Their formula , in dimensions $3$ reads (note : I took the complement, so just subtract this from $1$) $$
\boxed{\mathbb P(|S_N| > R) \\= \frac{2^{-N-1}(-1)^N}{N!}\sum_{\nu=0}^{\left\lceil\frac{N-2-R}{2}\right\rceil}(-1)^{\nu}\binom{N}{\nu}\left(-N+2\nu+R\right)^{N-1}(N-2\nu+(N-1)R)}
$$
where the sum is empty if $\frac{N-2-R}{2} < 0$.
This solution, along with Treolar's which also uses similar ideas involving the Lebesgue measure and polytope integrals, shows that the problem is accessible to everybody, without really needing to use special functions. While the authors do use some properties of three-dimensional behavior, I hold the belief that their results may be sparklingly converted to convenient results in higher dimensions. It can be phrased as a daunting, but tractable undergraduate exercise.
References
[1] A treatise on the theory of Bessel functions by G.N.Watson is a forgotten gem of a book that goes into nearly everything you'd want to know about Bessel functions, from origins to applications to trivia. Note that this book's chapter on "infinite integrals" contains rigorous proofs of all the theorems we cited and used in the first section.

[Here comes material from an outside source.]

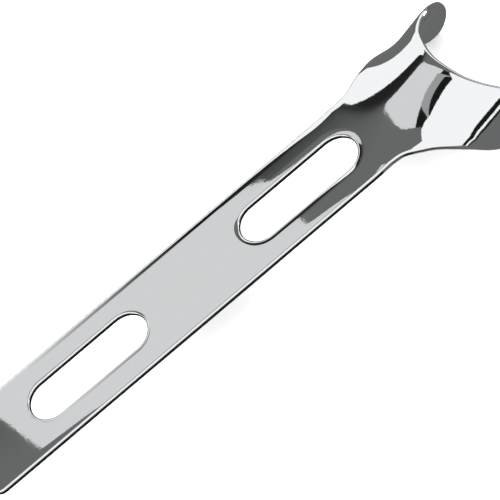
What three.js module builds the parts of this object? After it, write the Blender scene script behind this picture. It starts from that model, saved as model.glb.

[2] On the problem of random flights by J.Dutka contains details on the origin of the problem, and on some related problems as well, including the methods of Lord Rayleigh and Von Smoluchowski.
[3] A local probability problem by Prof. Justin Kluyver, where the proof presented was given, along with the amazing probabilistic relation between different lengths, which I still cannot wrap my head around.
[4] Generalized Hypergeometric functions For reference to the asymptotics. Try the case $K=2$ and see what you get.
[5] On the probability to be after $n$ random jumps of unit lengthin space within a distance of radius $r$ from the start : the problem of random flights is the outstanding contribution of Pedro and Alexander, along with some notes on Treolar's proof. Check out the references of this paper to get access to the papers of Treolar and Rayleigh.